NEW YORK – In the 21st century, it’s all about technology. But Chuck Fletcher likes to keep things simple.
That’s why the Wild general manager rarely goes anywhere without his trusty black Cambridge notepad.
Inside, Fletcher keeps all his trade secrets — literally.
After every single trade conversation Fletcher has with a fellow GM, Fletcher opens up the notebook and jots down the ideas exchanged.
“This way you don’t forget,” Fletcher said. “There are so many variables and moving parts to every conversation you have, you need to have a quick, easy way to keep track. I have conversations in here that I had four or five years ago that I’ll re-read and think, ‘Geez, I didn’t even remember that.’ ”
As Sunday’s NHL draft arrives at the Prudential Center in Newark, N.J., it is safe to say Fletcher has been sharpening his pencil a lot lately.
The draft is most significantly about adding an influx of 18-year-old talent to the pool of prospects, but it also triggers the start of offseason transactions in the NHL. Fletcher has a history of trades at or around the draft (from moving up and down in the draft to executing blockbusters like the Brent Burns deal to setting up the Martin Havlat-for-Dany Heatley swap).
These days, Fletcher says he’s making as many calls as he’s receiving.
There is a very likely chance Cal Clutterbuck’s time with the Wild ends Sunday. The Wild has gotten a lot of interest for the 25-year-old restricted free agent.

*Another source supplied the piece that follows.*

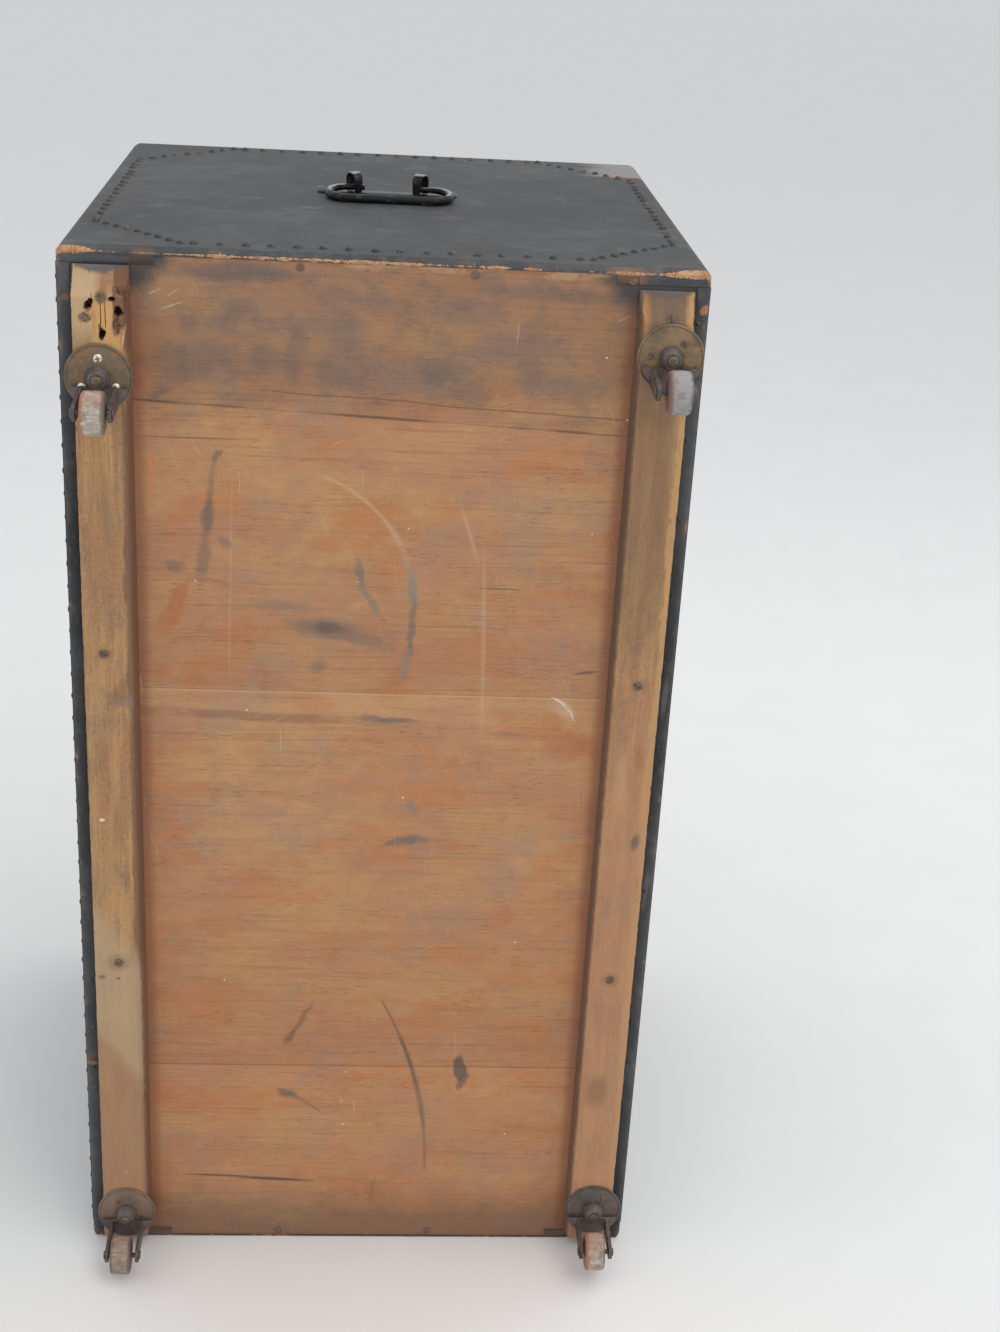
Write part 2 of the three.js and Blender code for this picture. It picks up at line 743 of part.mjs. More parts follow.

The Wild would prefer to trade him to the Eastern Conference (Toronto, Pittsburgh and Columbus, which has three first-round picks, are teams that have expressed interest).
The Wild has dangled other players as well, from defenseman Tom Gilbert to center Zenon Konopka. It also has received calls about Devin Setoguchi and Kyle Brodziak.
Scouts say this is as deep a draft as there has been in 10 years. Because the Wild traded its first-round pick to Buffalo in the Jason Pominville deal, the Wild doesn’t choose first until the 46th pick.
In a package for Clutterbuck, the Wild would love to land another second-round pick so it can try to package two seconds and move into the first round — likely in the Nos. 15 to 30 range. So it can be ready, the Wild has debated and prepared its draft list as if it still has a first-rounder.
“Often two seconds can get you into the first round, or it can be a second and a player. Sometimes it can be a prospect,” Fletcher said. “We’ll see what happens. If we can’t do it, I’m comfortable because this is a deep draft. We have two thirds. Some years it’s a shallower pool and an extra third may not mean anything, but I think this year it’ll be a little more meaning.”
If the Wild can’t move into the first round, it’ll be the first time in history it doesn’t own a first-round pick. That’s why it’s critical to hit on its later picks.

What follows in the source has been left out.